▶ Task directions
In the listing below, locate the line that contains "What OpenSCAD source" and the line that contains "trails towards -Y.". Restate word for word those two lines and every line between them, and nothing else.

[Records with modeling code]
____
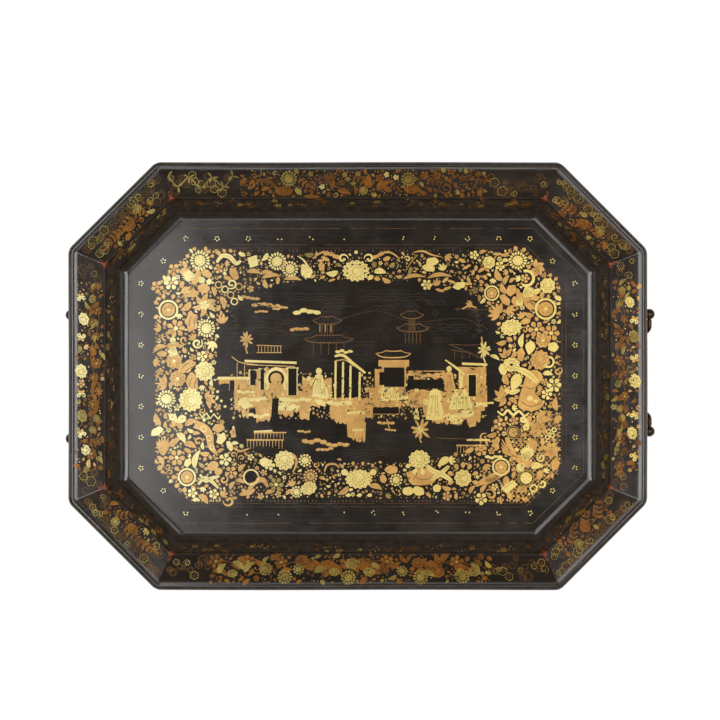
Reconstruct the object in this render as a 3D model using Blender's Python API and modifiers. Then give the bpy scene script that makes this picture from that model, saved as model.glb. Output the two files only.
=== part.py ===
"""Eight-sided lacquered wooden tray: a floor board in a mitred frame of moulded rails,
with a brass bail handle at each end.

Frame: +X runs along the tray to the right handle, +Y to the back rail, +Z up.
The origin is the centre of the underside. All sizes are in metres.
"""

import math

import bmesh
import bpy
from mathutils import Matrix, Vector

MM = 0.001

# Outline and height
LENGTH = 610 * MM  # lip to lip along X
WIDTH = 451 * MM  # lip to lip along Y
CANT = 92 * MM  # leg of each 45 degree corner, at the lip
HEIGHT = 55 * MM  # underside to the top of the lip
FIT_GAP = 0.3 * MM  # between pieces that touch

# Rail section, as (inset from the lip, height)
LIP_RADIUS = 5 * MM  # the half-round edge, so the rim is twice this thick
ROLL_RADIUS = 20 * MM  # the lip rolls over into the straight, sloping rim
CREASE = (37.5 * MM, 41.5 * MM)  # the sloping rim's inner edge
ARRIS_STEP = (0.5 * MM, 1.7 * MM)  # the small fillet below the rim
WALL_SLOPE = 68.0  # degrees from level, of the straight part of the wall
COVE_RADIUS = 19 * MM  # the hollow where the wall runs into the floor
FLOOR_TOP = 8 * MM
UNDER_RADIUS = 36 * MM  # the hollow underside of the rim
UNDER_TURN = 42.0  # degrees of that hollow before the straight back
TOE = 0.3 * MM  # flat margin of the rail, level with the floor
REBATE_DEPTH = 6 * MM
REBATE_HEIGHT = 4 * MM
FOOT_OUTER = 47 * MM  # inset of the foot's outer edge
FOOT_CHAMFER = 1 * MM
MITRE = 22.5  # degrees, half of the 45 degree turn at each corner

# Keys across the mitres
KEY_LENGTH = 16 * MM
KEY_WIDTH = 12 * MM
KEY_THICKNESS = 2 * MM
KEY_TURN = 24.0  # where the key lies round the hollow's centre, and its slope, in degrees
KEY_RADIUS = 39.5 * MM  # from that centre to the middle of the rim's thickness

# Handles
BALL_RADIUS = 5.75 * MM
HOLE_RADIUS = 2.2 * MM  # blind cross hole in the ball
HOLE_PAST_CENTRE = 3.2 * MM
NECK_RADIUS = 2.5 * MM
SHOULDER_RADIUS = 3.3 * MM
SHOULDER_HEIGHT = 0.8 * MM
WASHER_RADIUS = 3.5 * MM
WASHER_HOLE_RADIUS = 2.1 * MM
WASHER_HEIGHT = 0.9 * MM
TANG_RADIUS = 1.8 * MM
TANG_IN_WOOD = 6.6 * MM
ROD_RADIUS = 2.6 * MM
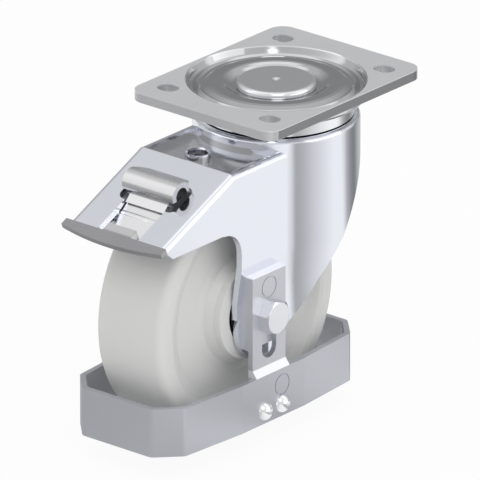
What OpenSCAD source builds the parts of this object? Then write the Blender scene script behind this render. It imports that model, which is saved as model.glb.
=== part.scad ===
// Braked swivel castor with a height-adjustable foot guard.
// Millimetres. Origin: centre of the plate's top face, on the swivel axis.
// +Z up, X along the axle, the wheel trails towards -Y.

/* [Top plate] */
// Plate size along X
plate_x = 110; // [108:1:130]
// Plate size along Y
plate_y = 140; // [136:1:160]
// Plate thickness
plate_t = 6; // [5:0.5:7]
// Corner radius of the plate
plate_r = 10; // [4:1:14]
// Bolt slot spacing along X
slot_dx = 77.5; // [76:0.5:80]
// Bolt slot spacing along Y
slot_dy = 105; // [103:0.5:108]
// Bolt slot width
slot_w = 11; // [9:0.5:12]
// Bolt slot length, end to end
slot_l = 13.5; // [13:0.5:15]

/* [Swivel head] */
// Outer radius of the race ring under the plate
race_r = 46.5; // [46:0.5:48]
// Ball diameter of the upper row
upper_ball = 9.52; // [9:0.02:9.6]
// Free space between two balls of the upper row
upper_space = 0.9; // [0.6:0.1:3]
// Pitch radius of the lower ball row
lower_pitch = 24; // [23.5:0.25:24.5]
// Ball diameter of the lower row
lower_ball = 7.94; // [7.5:0.02:8]
// Number of lower balls
lower_n = 16; // [12:1:18]
// Shank radius of the kingpin
pin_r = 13; // [12:0.5:14]
// Thread radius of the kingpin
pin_thread_r = 10; // [9:0.5:11]
// Radius of the kingpin's head
pin_head_r = 23.6; // [20:0.2:24]

/* [Fork] */
// Sheet thickness of the fork
sheet = 4; // [3.5:0.25:4.5]
// Height of the crown's top face, below the plate's top
crown_z = 20; // [20:0.1:20.4]
// Radius of the crown
crown_r = 49.5; // [49:0.25:51]
// Half width over the housing's flat sides
house_x = 36.5; // [36:0.25:37.5]
// Half width over the legs at the axle
leg_x = 32.8; // [32.5:0.1:33.5]
// Height of the web, below the plate's top
web_z = 27; // [26:0.25:28]
// Distance of the knee in front of the axle
knee_ahead = 26.5; // [24:0.5:29]
// Slope of the front face, degrees
slope = 24; // [22:0.5:25]
// Length of the front face
front_l = 67.3; // [66:0.5:69]

/* [Wheel] */
// Wheel radius
wheel_r = 80; // [78:0.5:81]
// Width of the tread
wheel_w = 50; // [44:1:52]
// Trail of the axle behind the swivel axis
trail = 55.5; // [54:0.5:57]
// Height of the axle, below the plate's top
axle_z = 122; // [121:0.5:124]
// Radius of the axle bolt
axle_r = 6; // [5:0.5:6.5]

/* [Pedal and lock] */
// Distance of the pedal pin in front of the axle
pedal_ahead = 64.5; // [63.5:0.5:65.5]
// Depth of the pedal pin below the plate's top
pedal_z = 54; // [53.5:0.25:54.5]
// Radius of the pedal pin
pedal_pin_r = 4; // [3:0.25:4.5]
// Half width of the pedal's tongue
tongue_x = 14.5; // [12:0.5:15]
// Half width of the pedal's lip
lip_x = 38; // [34:1:39]
// Sheet thickness of the pedal
pedal_t = 3.2; // [2.5:0.1:3.4]
// Number of teeth on the lock ring
lock_teeth = 24; // [16:4:24]

/* [Foot guard] */
// Sheet thickness of guard and straps
guard_t = 3.3; // [2.5:0.1:4]
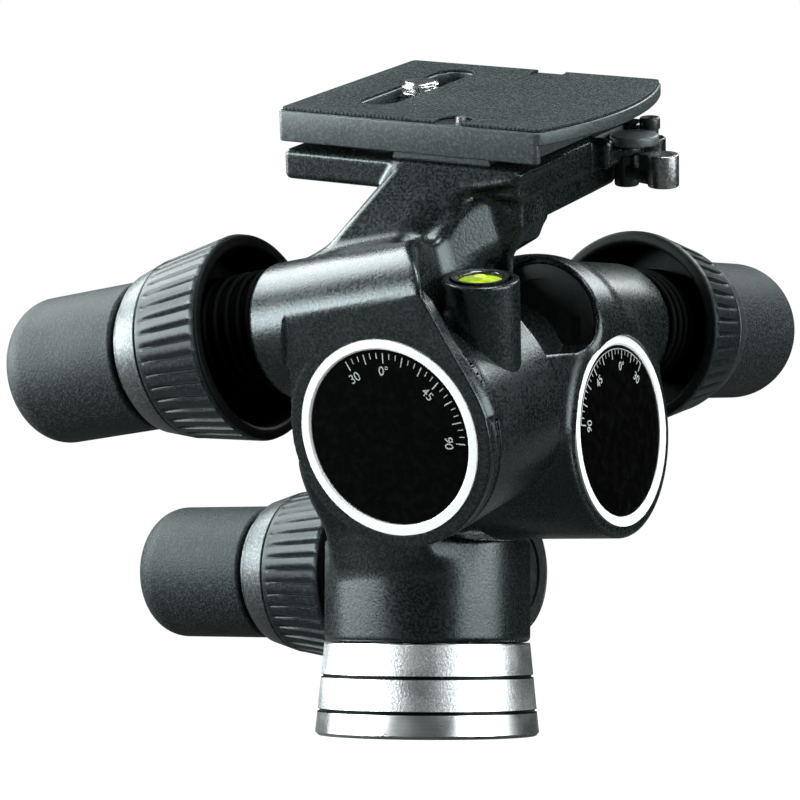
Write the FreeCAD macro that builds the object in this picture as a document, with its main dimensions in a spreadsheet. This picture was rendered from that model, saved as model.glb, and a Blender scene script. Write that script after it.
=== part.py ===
____
▶ Expected output
What OpenSCAD source builds the parts of this object? Then write the Blender scene script behind this render. It imports that model, which is saved as model.glb.
=== part.scad ===
// Braked swivel castor with a height-adjustable foot guard.
// Millimetres. Origin: centre of the plate's top face, on the swivel axis.
// +Z up, X along the axle, the wheel trails towards -Y.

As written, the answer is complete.